Pero aún había un tercer tipo: los que escanciaban el vino. Estos eran los más jóvenes y hermosos y su actividad se intensificaba durante la comissatio. La idea era parecerse a Ganímedes, el copero celestial, y por ello solían ser niños imberbes que frecuentemente combinaban su labor de escanciadores con la de eventuales amantes.
Vino y erotismo suelen hacer un buen tándem. Recordemos a Marcial: “Dame, niño, besos humedecidos con viejo falerno, dame copas cuyo nivel hayan hecho bajar tus labios. Si a esto añades los goces verdaderos de Venus, diré que a Júpiter no le va mejor con Ganímedes” (11, 26). Más claro, el agua.

Por último, cada comensal llevaba consigo al menos un esclavo, un seruus ad pedes, que permanecía siempre junto  a él, tras el lecho y preferentemente de pie.

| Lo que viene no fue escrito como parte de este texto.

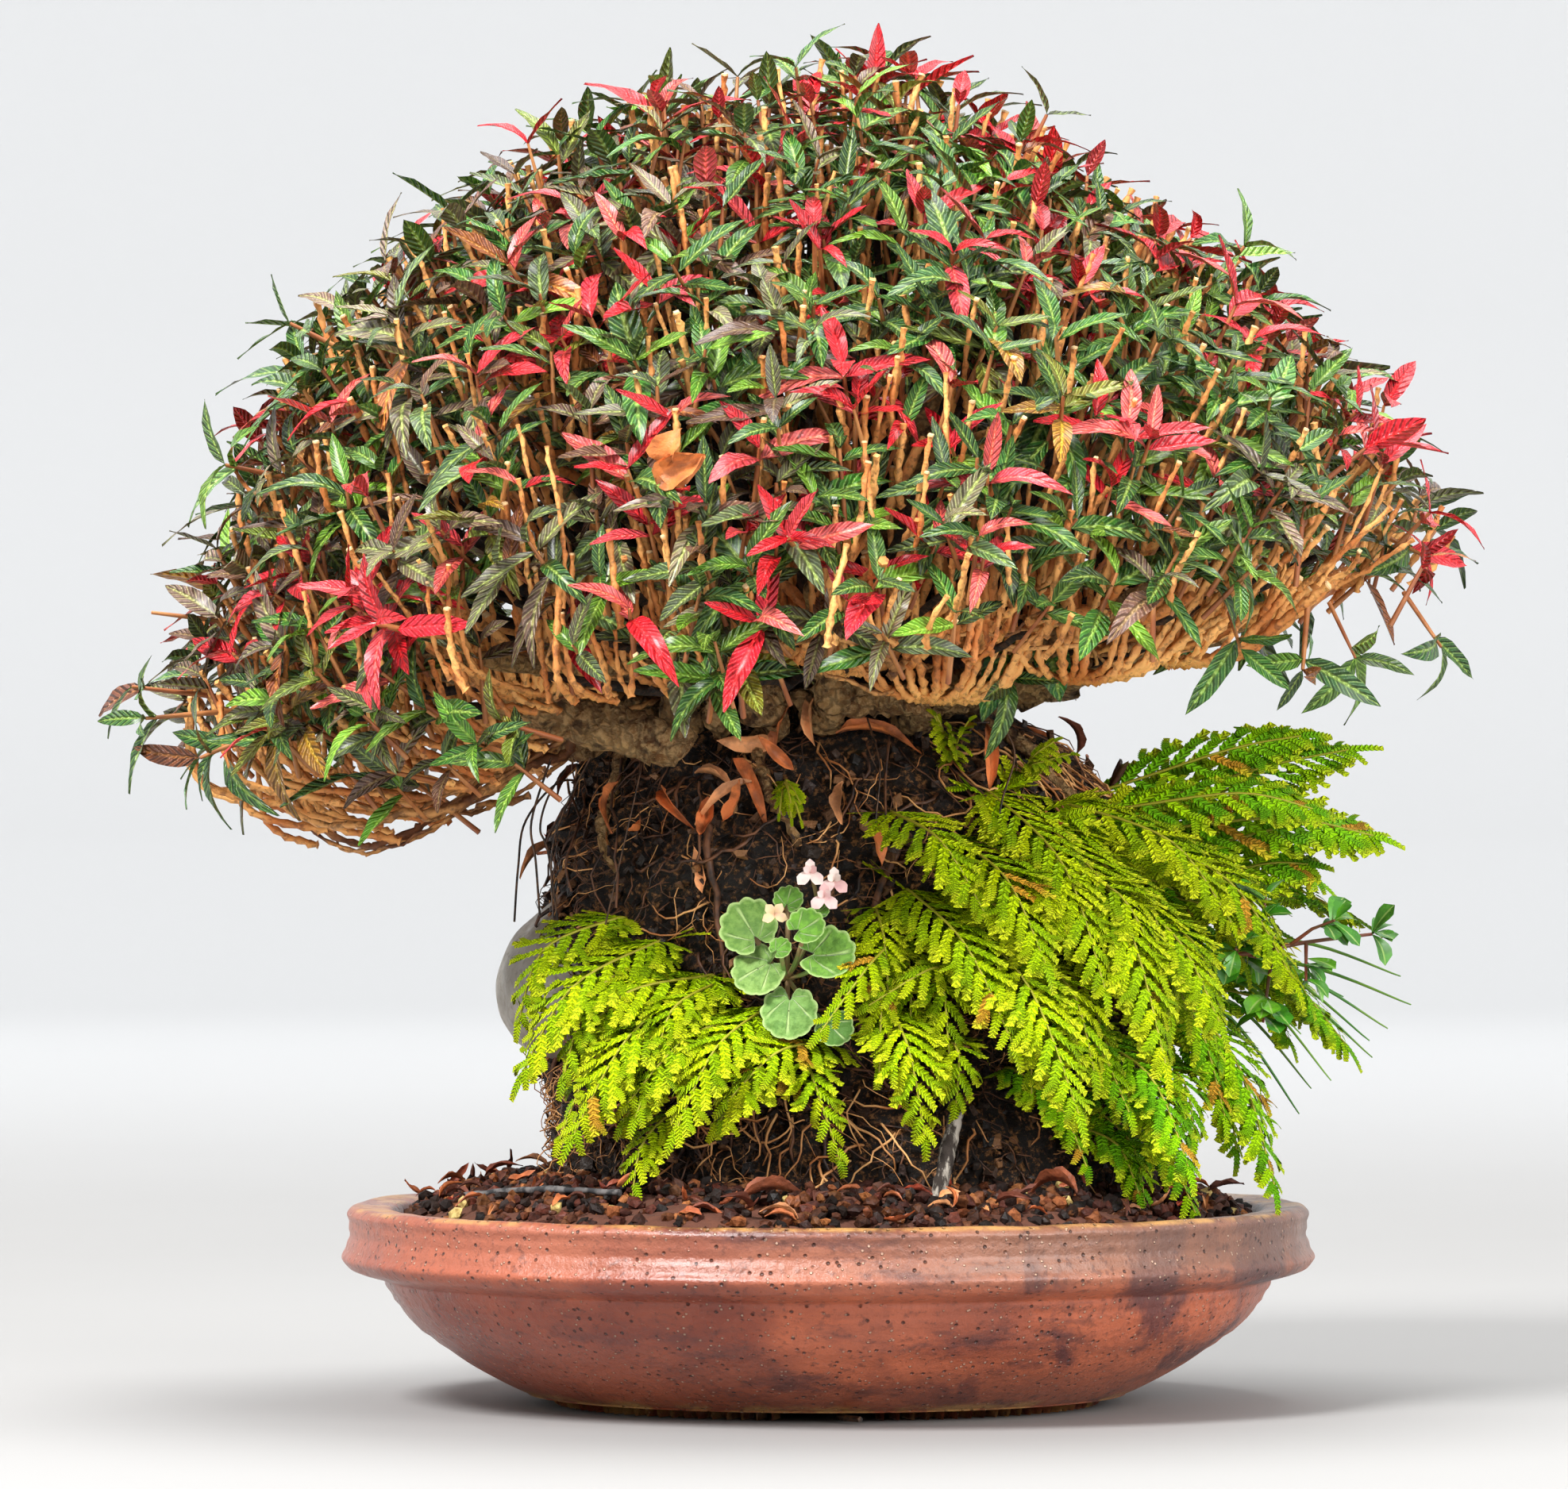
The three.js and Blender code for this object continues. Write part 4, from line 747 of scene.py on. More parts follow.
# start, end and half thickness of each stub
STUBS = [
    ((-84, -52, 183), (-36, -58, 168), 6.4), ((-37, -42, 172), (-39, -54, 196), 5),
    ((-26, -44, 174), (-28, -54, 188), 3.6), ((-16, -48, 174), (-21, -54, 200), 5.6),
    ((-6, -46, 180), (26, -58, 179), 3.8), ((-2, -44, 176), (2, -52, 190), 5.5),
    ((20, -40, 176), (34, -56, 188), 5), ((30, -34, 180), (66, -52, 188), 3.2),
    ((40, -20, 181), (72, -24, 190), 3.5), ((24, 14, 180), (64, 28, 187), 7),
    ((-24, 12, 178), (-66, 22, 172), 7.5), ((0, 24, 180), (-6, 58, 185), 7.5),
    ((26, 30, 180), (44, 54, 186), 5.5), ((-26, 34, 180), (-46, 56, 182), 6),
    ((-30, -8, 178), (-66, -16, 170), 6),
]
stub_runs = []
for start, end, thick in STUBS:
    a, b = Vector(start), Vector(end)
    middle = (a + b) / 2 + Vector((rng.uniform(-3, 3), rng.uniform(-3, 3), rng.uniform(-1, 3)))
    stub_runs.append(gnarled(rng, [a, middle, b], thick * 1.05, thick * 0.85, 14, 0.5, 0.08))


def roughened(piece, fine, coarse):
    """Bark pushed out and in, by up to coarse millimetres broadly and fine ones closely."""
    mesh = piece.data
    normals = [Vector(n.vector) for n in mesh.vertex_normals]
    for vert, normal in zip(mesh.vertices, normals):
        push = coarse * noise.noise(vert.co * 170) + fine * noise.noise(vert.co * 600)
        vert.co += normal * push / 1000
    return piece


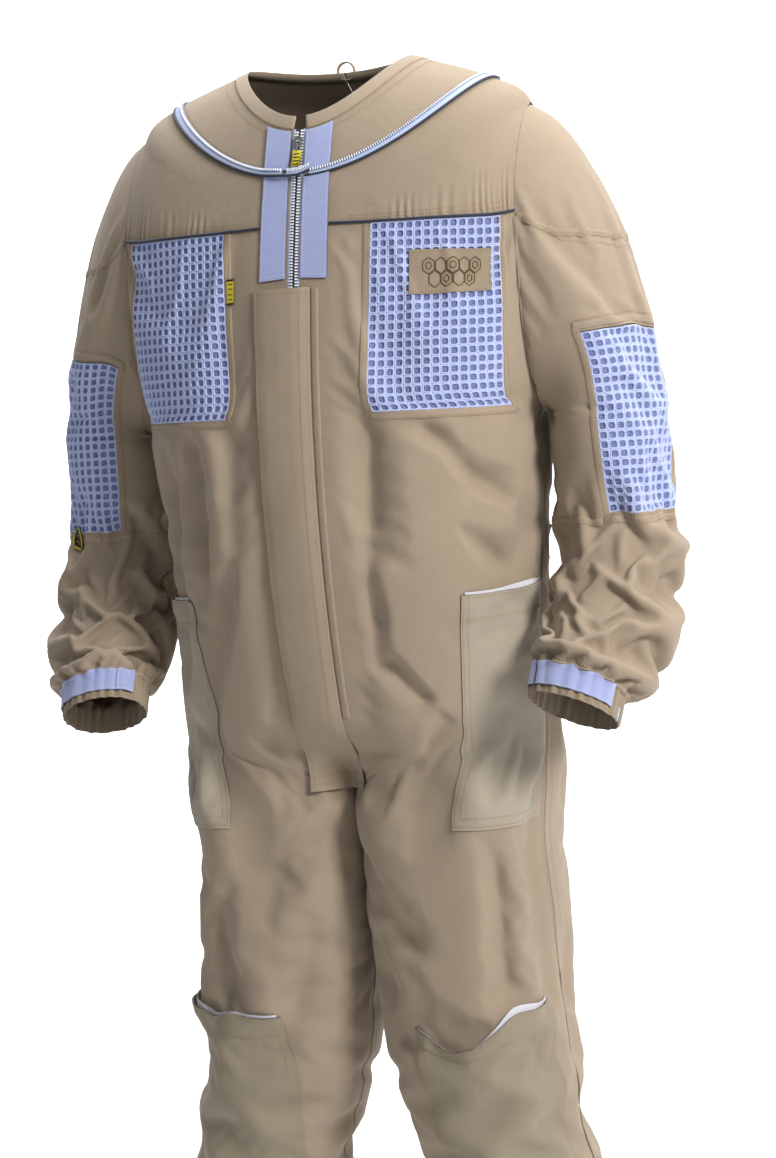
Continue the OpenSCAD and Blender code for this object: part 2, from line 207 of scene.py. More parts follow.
def torso(u, v):
    zf, zs, zb, n = cr(TOR, 1, v), cr(TOR, 2, v), cr(TOR, 3, v), cr(TOR, 6, v)
    c, s = np.cos(np.pi*u), np.sin(np.pi*u); fr = c >= 0
    return np.stack([np.minimum(tw(v, fr)*np.abs(s)**(2/n), AX), -dep(v, fr)*sg(c, 2/n), zs+(np.where(fr, zf, zb)-zs)*c*c], -1)
def leg(u, v):
    z, cx, cy, a, bf, bb, n = [cr(LEG, k, v) for k in range(1, 8)]
    c, s = np.cos(2*np.pi*u), np.sin(2*np.pi*u)
    return np.stack([cx-a*sg(c, 2/n), cy-np.where(s > 0, bf, bb)*sg(s, 2/n), z+0*c], -1)
def body(u, v):
    m = np.clip(v-9, 0, 1); m = (m*m*(3-2*m))[..., None]
    return (1-m)*torso(u, np.minimum(v, 10))+m*leg(u, np.maximum(v, 9))
def ux(x, v, fr):
    return np.arcsin(np.clip(np.clip(x/tw(v, fr), 0, 1)**(cr(TOR, 6, v)/2), 0, 1))/np.pi
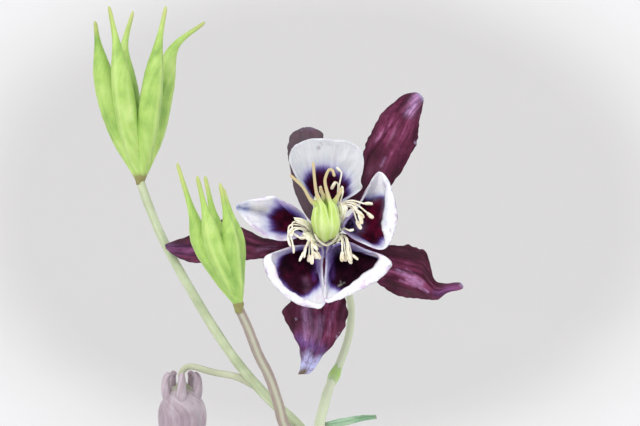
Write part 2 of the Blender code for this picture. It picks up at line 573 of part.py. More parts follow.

Su función era prestarle los servicios necesarios, como asistirle en el alivio del estómago, recoger las sobras en la servilleta, ayudar en el alivio de la vejiga, mantener en pie a un amo mareado, etc.


Como en el caso de los cocineros, todos los esclavos podían ser azotados si se equivocaban o no desempeñaban bien su cargo.  Sin embargo, en algunos casos también fueron tratados con el mismo rango que los familiares.


La cena es un acto social completo, un universo con normas estrictas. En las cenas se rinde culto a la personalidad del anfitrión y todos los elementos se combinan para crear ese ambiente de lujo y perfección al que se aspira. El conjunto de esclavos y cocineros es, pues, un factor de lujo más, una ocasión para convertir la cena en arte.